§ **Problem description**: The data below is to be returned in full and exactly.

━━━━━━━━━━━━━━━━

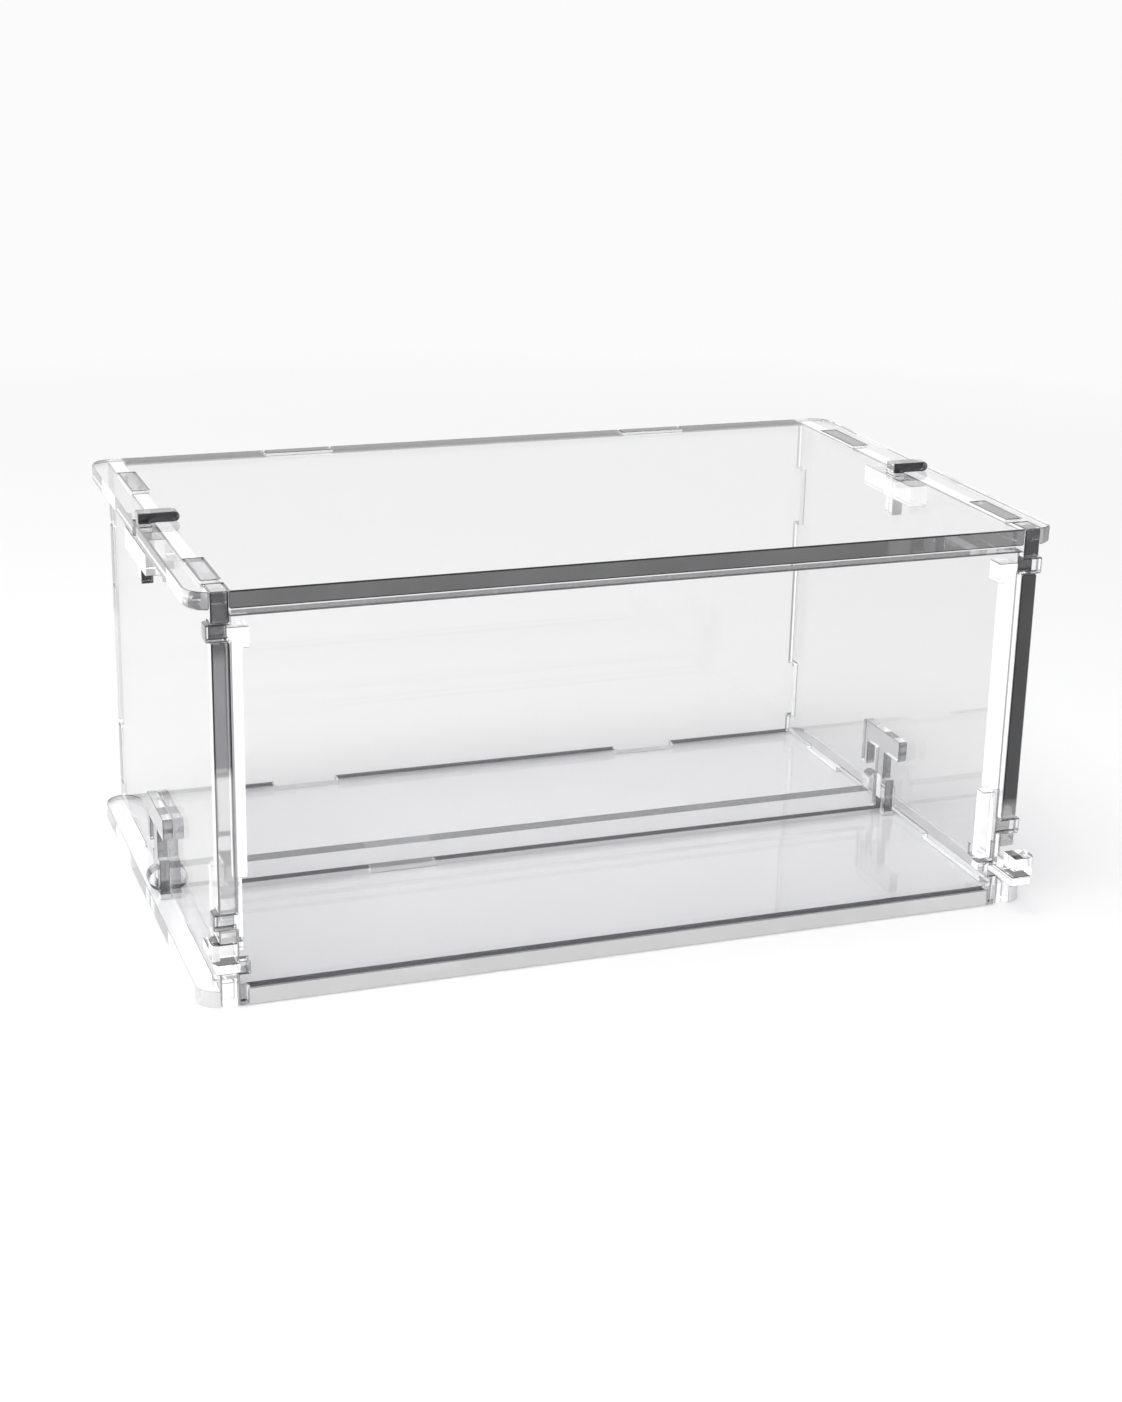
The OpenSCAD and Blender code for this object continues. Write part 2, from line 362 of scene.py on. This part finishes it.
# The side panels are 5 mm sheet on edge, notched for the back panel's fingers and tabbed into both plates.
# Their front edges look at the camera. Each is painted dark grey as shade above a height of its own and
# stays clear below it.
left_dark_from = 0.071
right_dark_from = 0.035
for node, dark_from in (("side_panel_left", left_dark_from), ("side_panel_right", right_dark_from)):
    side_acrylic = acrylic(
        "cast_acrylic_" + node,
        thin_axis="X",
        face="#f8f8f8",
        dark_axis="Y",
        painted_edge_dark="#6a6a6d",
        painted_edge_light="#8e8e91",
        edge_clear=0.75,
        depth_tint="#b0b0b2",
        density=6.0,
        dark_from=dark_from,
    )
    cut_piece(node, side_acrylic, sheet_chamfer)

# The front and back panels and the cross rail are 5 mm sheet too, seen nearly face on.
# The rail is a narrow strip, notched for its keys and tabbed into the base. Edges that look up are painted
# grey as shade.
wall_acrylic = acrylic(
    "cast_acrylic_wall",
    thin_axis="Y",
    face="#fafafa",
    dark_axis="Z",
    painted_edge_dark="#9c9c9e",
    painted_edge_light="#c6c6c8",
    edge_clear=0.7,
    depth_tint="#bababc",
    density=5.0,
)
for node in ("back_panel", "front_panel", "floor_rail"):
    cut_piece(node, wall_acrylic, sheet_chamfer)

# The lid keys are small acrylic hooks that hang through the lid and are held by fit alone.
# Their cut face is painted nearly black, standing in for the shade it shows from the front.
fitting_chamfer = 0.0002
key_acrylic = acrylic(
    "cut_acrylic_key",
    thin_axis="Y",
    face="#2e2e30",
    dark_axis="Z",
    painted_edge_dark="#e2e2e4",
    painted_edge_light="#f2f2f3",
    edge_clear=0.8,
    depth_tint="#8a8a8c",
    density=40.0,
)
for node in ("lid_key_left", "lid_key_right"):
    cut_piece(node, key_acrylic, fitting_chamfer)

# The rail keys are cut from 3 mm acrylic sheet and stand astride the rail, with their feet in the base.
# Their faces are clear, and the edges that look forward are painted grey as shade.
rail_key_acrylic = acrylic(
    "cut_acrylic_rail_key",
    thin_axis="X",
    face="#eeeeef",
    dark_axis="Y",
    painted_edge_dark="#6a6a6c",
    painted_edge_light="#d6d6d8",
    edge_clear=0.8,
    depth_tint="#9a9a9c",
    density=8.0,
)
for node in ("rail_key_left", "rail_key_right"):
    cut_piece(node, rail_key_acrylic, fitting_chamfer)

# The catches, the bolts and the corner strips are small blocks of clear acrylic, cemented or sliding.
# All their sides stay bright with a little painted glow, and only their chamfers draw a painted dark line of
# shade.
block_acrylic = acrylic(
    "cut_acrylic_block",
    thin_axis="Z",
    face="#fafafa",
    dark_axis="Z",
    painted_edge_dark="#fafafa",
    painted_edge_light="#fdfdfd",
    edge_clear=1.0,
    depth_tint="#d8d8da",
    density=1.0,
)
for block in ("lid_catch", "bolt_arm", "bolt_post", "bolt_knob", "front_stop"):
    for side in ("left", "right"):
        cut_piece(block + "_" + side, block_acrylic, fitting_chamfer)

━━━━━━━━━━━━━━━━

§ **Expected output**:
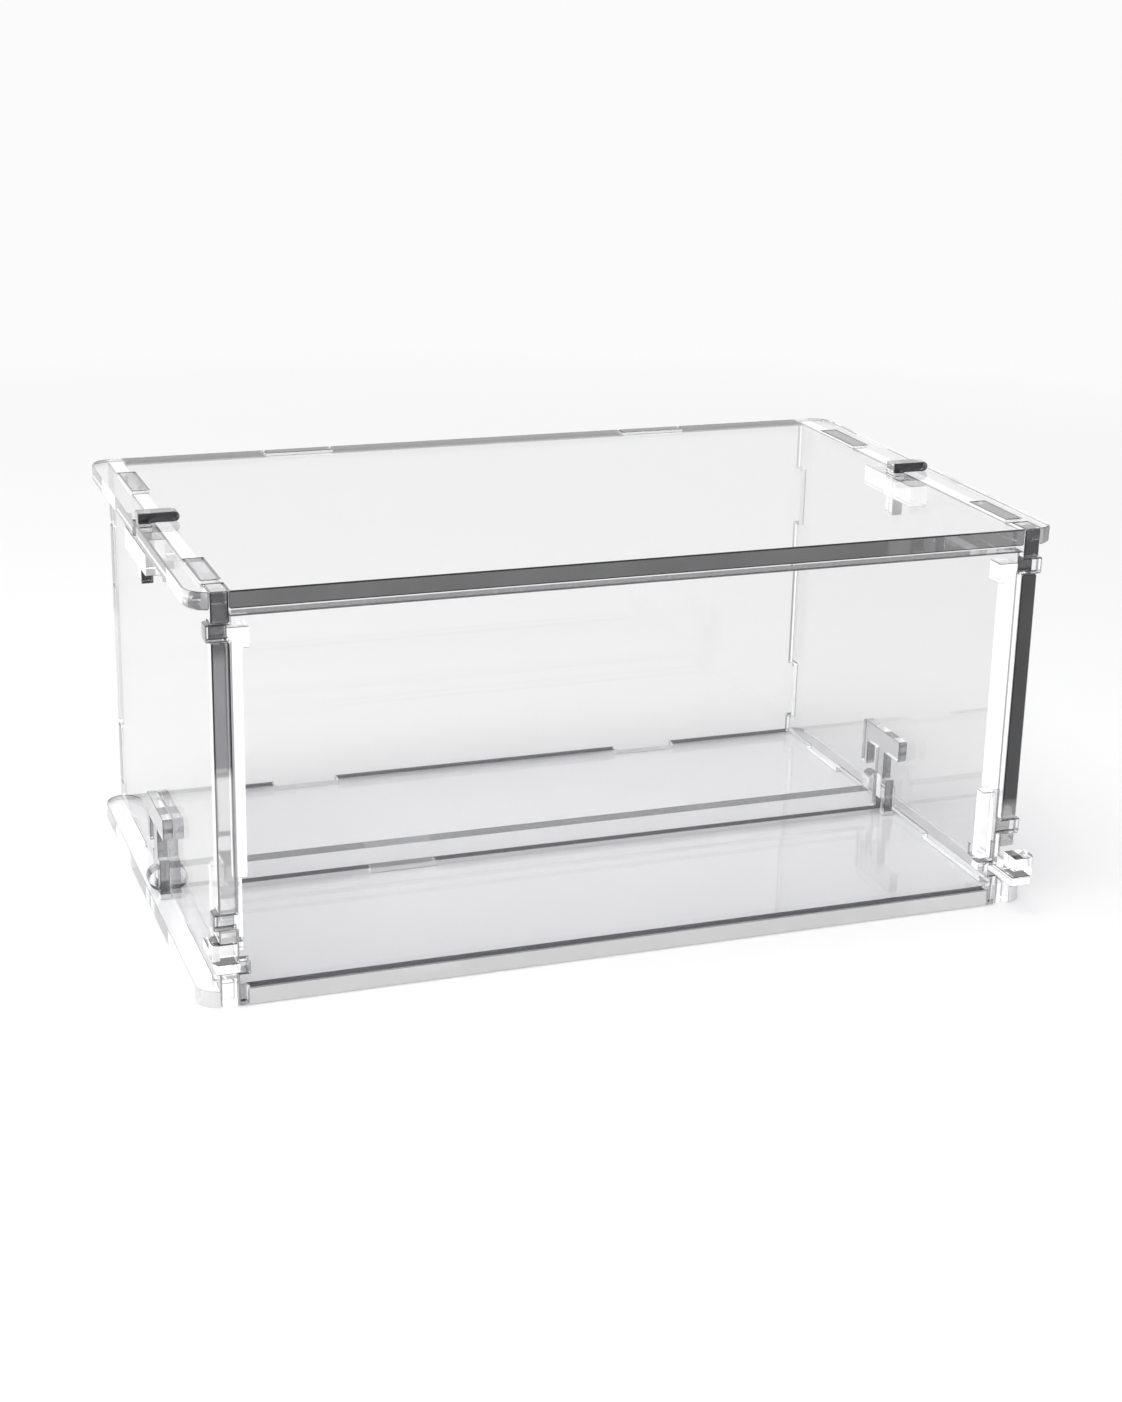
The OpenSCAD and Blender code for this object continues. Write part 2, from line 362 of scene.py on. This part finishes it.
# The side panels are 5 mm sheet on edge, notched for the back panel's fingers and tabbed into both plates.
# Their front edges look at the camera. Each is painted dark grey as shade above a height of its own and
# stays clear below it.
left_dark_from = 0.071
right_dark_from = 0.035
for node, dark_from in (("side_panel_left", left_dark_from), ("side_panel_right", right_dark_from)):
    side_acrylic = acrylic(
        "cast_acrylic_" + node,
        thin_axis="X",
        face="#f8f8f8",
        dark_axis="Y",
        painted_edge_dark="#6a6a6d",
        painted_edge_light="#8e8e91",
        edge_clear=0.75,
        depth_tint="#b0b0b2",
        density=6.0,
        dark_from=dark_from,
    )
    cut_piece(node, side_acrylic, sheet_chamfer)

# The front and back panels and the cross rail are 5 mm sheet too, seen nearly face on.
# The rail is a narrow strip, notched for its keys and tabbed into the base. Edges that look up are painted
# grey as shade.
wall_acrylic = acrylic(
    "cast_acrylic_wall",
    thin_axis="Y",
    face="#fafafa",
    dark_axis="Z",
    painted_edge_dark="#9c9c9e",
    painted_edge_light="#c6c6c8",
    edge_clear=0.7,
    depth_tint="#bababc",
    density=5.0,
)
for node in ("back_panel", "front_panel", "floor_rail"):
    cut_piece(node, wall_acrylic, sheet_chamfer)

# The lid keys are small acrylic hooks that hang through the lid and are held by fit alone.
# Their cut face is painted nearly black, standing in for the shade it shows from the front.
fitting_chamfer = 0.0002
key_acrylic = acrylic(
    "cut_acrylic_key",
    thin_axis="Y",
    face="#2e2e30",
    dark_axis="Z",
    painted_edge_dark="#e2e2e4",
    painted_edge_light="#f2f2f3",
    edge_clear=0.8,
    depth_tint="#8a8a8c",
    density=40.0,
)
for node in ("lid_key_left", "lid_key_right"):
    cut_piece(node, key_acrylic, fitting_chamfer)

# The rail keys are cut from 3 mm acrylic sheet and stand astride the rail, with their feet in the base.
# Their faces are clear, and the edges that look forward are painted grey as shade.
rail_key_acrylic = acrylic(
    "cut_acrylic_rail_key",
    thin_axis="X",
    face="#eeeeef",
    dark_axis="Y",
    painted_edge_dark="#6a6a6c",
    painted_edge_light="#d6d6d8",
    edge_clear=0.8,
    depth_tint="#9a9a9c",
    density=8.0,
)
for node in ("rail_key_left", "rail_key_right"):
    cut_piece(node, rail_key_acrylic, fitting_chamfer)

# The catches, the bolts and the corner strips are small blocks of clear acrylic, cemented or sliding.
# All their sides stay bright with a little painted glow, and only their chamfers draw a painted dark line of
# shade.
block_acrylic = acrylic(
    "cut_acrylic_block",
    thin_axis="Z",
    face="#fafafa",
    dark_axis="Z",
    painted_edge_dark="#fafafa",
    painted_edge_light="#fdfdfd",
    edge_clear=1.0,
    depth_tint="#d8d8da",
    density=1.0,
)
for block in ("lid_catch", "bolt_arm", "bolt_post", "bolt_knob", "front_stop"):
    for side in ("left", "right"):
        cut_piece(block + "_" + side, block_acrylic, fitting_chamfer)